Now, as music director of the Los Angeles Philharmonic, he has been persuaded back into an opera pit - and in the manner this important return deserves. Verdi's ''Falstaff'' is one of the quintessential ensemble operas: The orchestra is as important as the singers. With the Los Angeles Philharmonic in the pit, and a strong cast with some of the best-known names in Italian opera today on stage, interest was sure to be running high.

DG records is on hand to record all eight performances at the Dorothy Chandler Pavilion (through May 1) for release as an album next December. In July the production and cast (but not the orchestra) move to London for six performances at Covent Garden, always a favored house for the maestro. A telecast of one of the Covent Garden evenings is projected.

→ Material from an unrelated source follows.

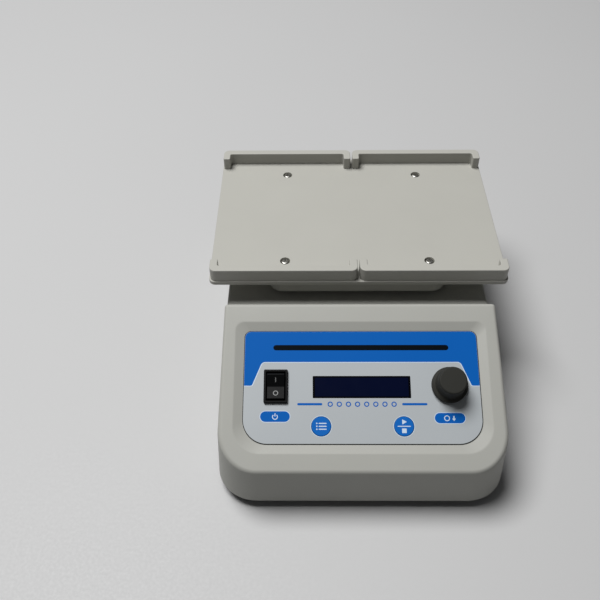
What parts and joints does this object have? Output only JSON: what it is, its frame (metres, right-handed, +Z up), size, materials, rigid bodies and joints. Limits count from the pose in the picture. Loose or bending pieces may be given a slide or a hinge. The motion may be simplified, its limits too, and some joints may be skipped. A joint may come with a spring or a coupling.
{
  "type": "orbital shaker",
  "caption": "Bench-top orbital shaker with a sloped control panel and a platform with nests for microplates, run round a small circle by an eccentric drive.",
  "frame": {"origin": "on the table, under the middle of the housing's outline", "axes": "+X to the right seen from the panel, +Y to the rear, +Z up"},
  "size_m": [0.2106, 0.272, 0.101],
  "materials": {
    "housing_plastic": "fine moulded texture",
    "platform_plastic": "satin moulded",
    "overlay_film": "printed film, satin",
    "key_blue": "smooth",
    "knob_plastic": "satin",
    "black_plastic": "satin",
    "window_tint": "polished tinted window",
    "display_glass": "polished",
    "rubber": "matte",
    "screw_steel": "zinc plated",
    "base_steel": "powder coated",
    "chassis_steel": "zinc plated sheet",
    "motor_paint": "satin paint",
    "stator_iron": "varnished laminations",
    "shaft_steel": "ground",
    "bearing_steel": "ground and polished",
    "cast_aluminium": "machined casting",
    "board_green": "solder mask",
    "board_tan": "paper laminate",
    "parts_dark": "moulded packages",
    "supply_parts": "tape and sleeves",
    "brass": "bright",
    "fuse_glass": "clear",
    "wire_insulation": "soft PVC",
    "plunger_plastic": "smooth"
  },
  "bodies": {
    "base": {"upper_housing": "housing_plastic", "base_plate": "base_steel", "rubber_feet": "rubber", "foot_screws": "screw_steel", "housing_screws": "screw_steel", "chassis_plate": "chassis_steel", "chassis_pillars": "shaft_steel", "chassis_screws": "screw_steel", "motor_can": "motor_paint", "motor_stator": "stator_iron", "motor_bearings": "bearing_steel", "motor_screws": "screw_steel", "guide_housings": "cast_aluminium", "guide_screws": "screw_steel", "guide_base_bearings": "bearing_steel", "deck_seals": "rubber", "panel_overlay": "overlay_film", "display_window": "window_tint", "display_module": "board_green", "display_glass": "display_glass", "control_board": "board_green", "board_components": "parts_dark", "board_screws": "screw_steel", "key_switches": "parts_dark", "encoder_body": "shaft_steel", "encoder_nut": "screw_steel", "rocker_frame": "black_plastic", "rocker_terminals": "brass", "power_inlet": "black_plastic", "inlet_pins": "shaft_steel", "inlet_screws": "screw_steel", "supply_board": "board_tan", "supply_components": "supply_parts", "supply_standoffs": "brass", "speed_sensor": "board_green", "wiring_harness": "wire_insulation"},
    "drive_crank": {"motor_rotor": "shaft_steel", "eccentric_hub": "cast_aluminium", "counterweight": "chassis_steel", "counterweight_screws": "screw_steel", "hub_set_screw": "screw_steel"},
    "platform": {"drive_bearing": "bearing_steel", "carriage_plate": "cast_aluminium", "guide_top_bearings": "bearing_steel", "nest_platform": "platform_plastic", "platform_screws": "screw_steel"},
    "guide_crank_front_left": {"guide_crank_front_left": "shaft_steel"},
    "guide_crank_front_right": {"guide_crank_front_right": "shaft_steel"},
    "guide_crank_rear_left": {"guide_crank_rear_left": "shaft_steel"},
    "guide_crank_rear_right": {"guide_crank_rear_right": "shaft_steel"},
    "select_key": {"select_key": "key_blue"},
    "start_stop_key": {"start_stop_key": "key_blue"},
    "encoder_plunger": {"encoder_plunger": "plunger_plastic"},
    "control_knob": {"encoder_shaft": "shaft_steel", "control_knob": "knob_plastic"},
    "rocker": {"rocker_paddle": "black_plastic"},
    "fuse_drawer": {"fuse_drawer": "black_plastic", "fuse_tubes": "fuse_glass"}
  },
  "joints": [
    {"name": "drive_spin", "type": "hinge", "parent": "base", "child": "drive_crank", "pos_m": [0, 0.059, 0.066], "axis": [0, 0, 1], "continuous": true},
    {"name": "platform_orbit", "type": "hinge", "parent": "drive_crank", "child": "platform", "pos_m": [0, 0.0605, 0.08], "axis": [0, 0, 1], "continuous": true},
    {"name": "guide_front_left_spin", "type": "hinge", "parent": "base", "child": "guide_crank_front_left", "pos_m": [-0.04, 0.021, 0.062], "axis": [0, 0, 1], "continuous": true},
    {"name": "guide_front_right_spin", "type": "hinge", "parent": "base", "child": "guide_crank_front_right", "pos_m": [0.04, 0.021, 0.062], "axis": [0, 0, 1], "continuous": true},
    {"name": "guide_rear_left_spin", "type": "hinge", "parent": "base", "child": "guide_crank_rear_left", "pos_m": [-0.04, 0.097, 0.062], "axis": [0, 0, 1], "continuous": true},
    {"name": "guide_rear_right_spin", "type": "hinge", "parent": "base", "child": "guide_crank_rear_right", "pos_m": [0.04, 0.097, 0.062], "axis": [0, 0, 1], "continuous": true},
    {"name": "rocker_tilt", "type": "hinge", "parent": "base", "child": "rocker", "pos_m": [-0.057, -0.08276, 0.06243], "axis": [-1, 0, 0], "range_deg": [0, 24]},
    {"name": "select_press", "type": "slide", "parent": "base", "child": "select_key", "axis": [0, 0.4226, -0.9063], "range_m": [0, 0.0003], "stiffness_N_per_m": 4000},
    {"name": "start_stop_press", "type": "slide", "parent": "base", "child": "start_stop_key", "axis": [0, 0.4226, -0.9063], "range_m": [0, 0.0003], "stiffness_N_per_m": 4000},
    {"name": "knob_push", "type": "slide", "parent": "base", "child": "encoder_plunger", "axis": [0, 0.4226, -0.9063], "range_m": [0, 0.0005], "stiffness_N_per_m": 5000},
    {"name": "knob_turn", "type": "hinge", "parent": "encoder_plunger", "child": "control_knob", "pos_m": [0.058, -0.08264, 0.06359], "axis": [0, -0.4226, 0.9063], "continuous": true},
    {"name": "fuse_drawer_slide", "type": "slide", "parent": "base", "child": "fuse_drawer", "axis": [0, 1, 0], "range_m": [0, 0.026]}
  ],
  "couplings": [
    {"joint": "platform_orbit", "follows": "drive_spin", "ratio": -1},
    {"joint": "guide_front_left_spin", "follows": "drive_spin", "ratio": 1},
    {"joint": "guide_front_right_spin", "follows": "drive_spin", "ratio": 1},
    {"joint": "guide_rear_left_spin", "follows": "drive_spin", "ratio": 1},
    {"joint": "guide_rear_right_spin", "follows": "drive_spin", "ratio": 1}
  ]
}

Giulini is not so much the star of the evening as he is the mortar that binds each element of this production into a unique whole. The Giulini magic is accomplished through a virtual submersion into Verdi.

Throughout this second of eight performances, there was the sense of a team devoted to Verdian insight, as well as a cast beginning to relax into a performance. Whatever flaws one might pick out in some of the cast, each contributed to a tight ensemble whole, histrionically and musically. In every respect, it was the sort of nuanced collective performance that is actually lost in a 3,200-seat auditorium like the Pavilion and is usually only found in the most elevated of festival contexts.

''Falstaff'' is most often played as an opera buffa (in the comic style), though Verdi calls it a lyric comedy. And given that its roots are Shakespeare and that the work is suffused with almost Mozartean insight and humanity, it was not so surprising that maestro Giulini should choose to play down the uproarious , the slapstick, and develop the subtle, the human, the real.

Phrases that usually go by in a brilliant blaze were underplayed here to emphasize the long sweep. Ebullient wit was toned down to something less artificial, more beguilingly real, if occasionally somewhat somber. The basic pulse of tempo proved to be slower than usual, allowing time for the richness of Verdi's orchestral textures to shimmer, to enchant, to beguile.

And perhaps more crucially, Giulini asked his singers to convey the words and speech patterns of Verdi's musical line in a grand sort of recitative rather the more usual melodic style. There were moments of delicate beauty and ravishing transparency that remained fixed in the mind's ear. The final fugue blazed with deep-felt joy and celebration and a feeling of summation in the Shakespearean sense of the epilogue.

On stage, the viewpoint was consistently sustained - as well it might be, since Giulini sat in on every staging rehearsal from Day 1. Director Ronald Eyre may be new to opera (his only prior effort was a staging of Berlioz's ''Beatrice et Benedict''), but everything he has done here springs very specifically from Verdi's rich musical animation. This noncaricatured Falstaff does not do much smiling, because he believes so earnestly in everything he is doing, no matter how evidently silly.

The subplots unfold with believable people, not stereotypes. It is staging in the grand sense of the word, where every choice comes out of the music, where any ''concept'' stays within the framework of the composer's (and librettist's) outline, so that we might see them in an altered, but never distorted, light. And more often than not, Eyre lets the music carry the weight, as in the first scene of the third act, when Falstaff, bemoaning his fate, hardly moves a muscle throughout his ''Mondo ladro'' monologue.

Renato Bruson is the serious, earnest Falstaff. He sings the role handsomely (a few muffled top and inaudible low notes aside), and acts it as richly, with subtlety, humanity, dignity, and restraint - no fussy clown here. Leo Nucci was a revelation as Ford - the part was superbly acted, thrillingly sung. Giulini apparently sees Ford's monologue as the key to the moods of the entire score, so what usually passes as buffo raving was projected as a chilling nightmare, rendered with frightening intensity by maestro and baritone.

And for once, one could understand why Ford is insanely protective and jealous of his wife, Alice, so radiant of looks was Katia Ricciarelli. Though the singing per se lacked smoothness, it was, for her, an unusually animated performance, with moments of vocal gold amply evident.

As the young lovers, Barbara Hendricks floated phrase after seamless, gossamer phrase through most of the evening, and Dalmacio Gonzalez used his small but handsome tenor to fine - if slightly unmodulated - effect. Lucia Valentini-Terrani deftly etched Dame Quickly histrionically, though vocally she lacks the requisite low notes to bring this character fully to musical life. Brenda Boozer was the stronger-than-usual Meg, Michael Sells a weak Dr. Caius, and William Wildermann and Francis Egerton masterly and lovable as Bardolph and Pistol.

Hayden Griffen's sets are unfussy, evocative, and in the last act, where a flat wall becomes the huge Herne's Oak, magical.

The remaining domestic performances of Verdi's ''Falstaff'' are on April 27, 29, and May 1.